FIG. 15 is a cross-section of the RTHRT 300 with a body 360 (e.g., annular body or rotatable tool) of the RTHRT 300 coupled to the seal sleeve 302 of the RTHRT 300. To reach the illustrated position, the body 360 may be rotated relative to the control line seal sub 306 to couple the body 360 and the control line seal sub 306 to one another via a threaded interface 362. The body 360 may be rotated until the body 360 is fully threaded onto the control line seal sub 306 and/or until a recess 364 in the body 360 is aligned (e.g., axially and circumferentially aligned) with an opening 366 in the seal sleeve 302. Once aligned, a fastener 368 (e.g., threaded fastener or retainer screw) may be inserted through the opening 366 and into the recess 364 to fasten the body 360 to the seal sleeve 302. The fastener 368 may be configured to block movement of the body 360 relative to the seal sleeve 302. Thus, once fastened to one another with the fastener 368, rotation of the body 360 may drive rotation of the seal sleeve 302. While one fastener 368 is shown to facilitate discussion, it should be understood that multiple fasteners 368 (e.g., 2, 3, 4, or more) may be positioned at various locations about the circumference of the RTHRT 300.
In FIG. 15, the torque sleeve 304 is in a second position in which the torque sleeve 304 engages the drive ring 356 of the lock assembly 350. To reach the second position, the torque sleeve 304 may be driven axially, as shown by arrow 305 (e.g., without rotation), until the recesses 348 receive corresponding portions 380 (e.g., axially-extending extensions) of the drive ring 356 and the extensions 346 are positioned between adjacent corresponding portions 380 (e.g., along the circumferential axis 48). To reach the illustrated position in which the slots 340 engage the drive ring 356, the one or more shear pins 332 may shear (e.g., break).

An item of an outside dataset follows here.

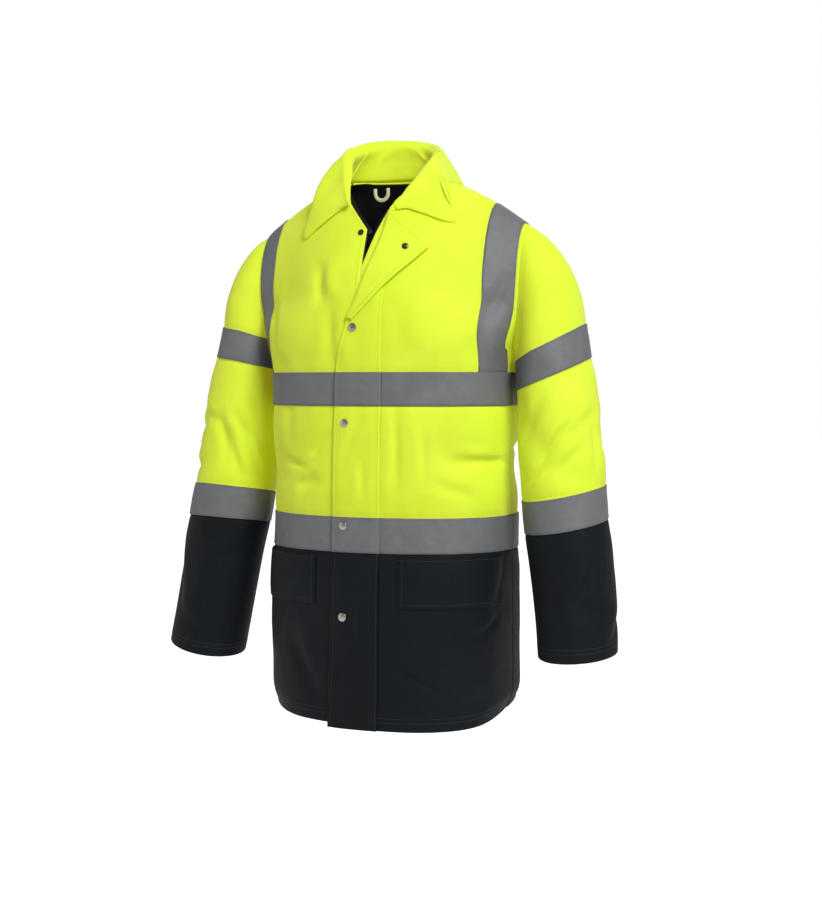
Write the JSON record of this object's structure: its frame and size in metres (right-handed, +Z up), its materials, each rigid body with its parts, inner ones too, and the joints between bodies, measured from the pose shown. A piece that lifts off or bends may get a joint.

Furthermore, once the torque sleeve 304 engages the drive ring 356, the torque sleeve 304 may be coupled to the seal sleeve 302, such as via one or more fasteners 378 (e.g., threaded fasteners or retainer screws), thereby blocking movement of the seal sleeve 302 relative to the torque sleeve 304. Thus, once fastened to one another with the fastener 378, rotation of the seal sleeve 302 may drive rotation of the torque sleeve 304.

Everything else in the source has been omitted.